We never get anything interesting as a limit in $L^1$ norm:

Suppose $f\in L^1$ and let $f_n=f*f*\dots*f$. If $g\in L^1$ and $||f_n-g||_1\to0$ then $g=0$.

Proof: The Fourier transforms satisfy $(\hat f)^n\to\hat g$ pointwise. Hence $\hat g(\xi)=0$ or $1$ for every $\xi$; since $g\in C_0$ we have $\hat g=0$, hence $g=0$.

You see similarly that the norm limit simply cannot exist unless $|\hat f|<1$ everywhere.

It is possible to get interesting things from convolutions of measures, if we take the limit in the weak* sense. For example, let $$\mu_n=\frac12(\delta_{1/2^n}+\delta_{-1/2^n})$$and $$\nu_n=\mu_1*\dots*\mu_n.$$Then $\nu_n$ converges weak* to $\frac12$ times Lebesgue meaure restricted to $[-1,1]$.

Exercise Take the Fourier transform and derive an interesting infinite product for $\sin(\xi)$.

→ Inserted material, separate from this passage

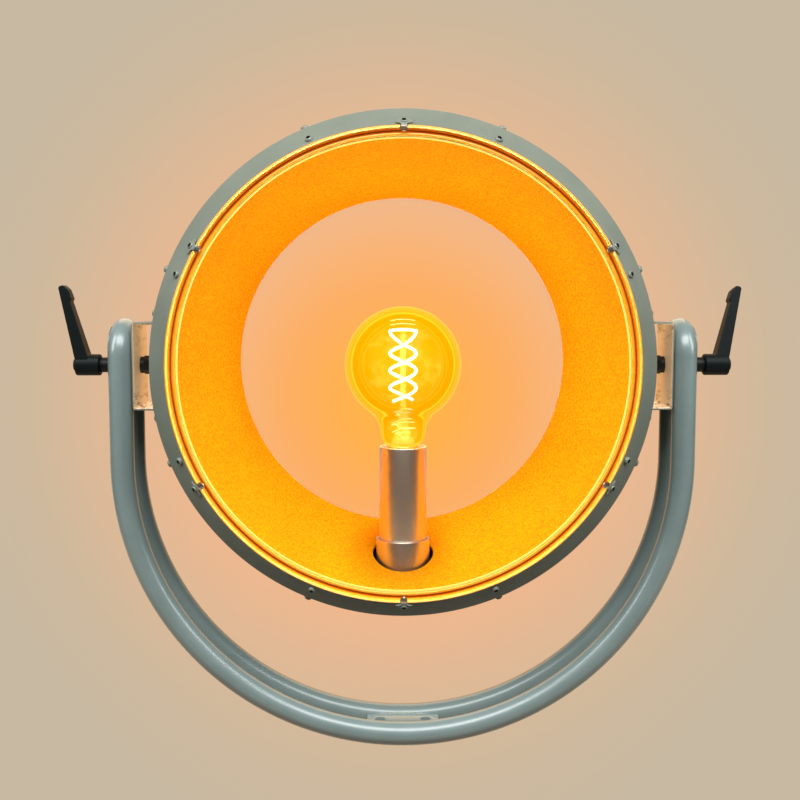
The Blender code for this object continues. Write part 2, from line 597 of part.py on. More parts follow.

Edit: Come to think of it, what I say above is misleading, giving the impression that there's a crucial difference between weak convergence and norm convergence here. Of course that difference is going to make a big difference, but in fact the real reason for the difference bewteen the two cases presented above is that in one case we're talking about the convolution of $f$ with itself, while in the other we're talking about the convolution of infinitely many different measures: We can have $||f_1*\dots*f_n-g||_1\to0$ in nontrivial ways, while on the other hand we cannot have $\mu*\dots*\mu\to\nu$ weakly except in certain trivial cases (I'll leave it to you to work out what the trivial possibilities are, looking at the Fourier transform, and assuming that our flavor of weak convergence implies pointwise convergence for the transform.)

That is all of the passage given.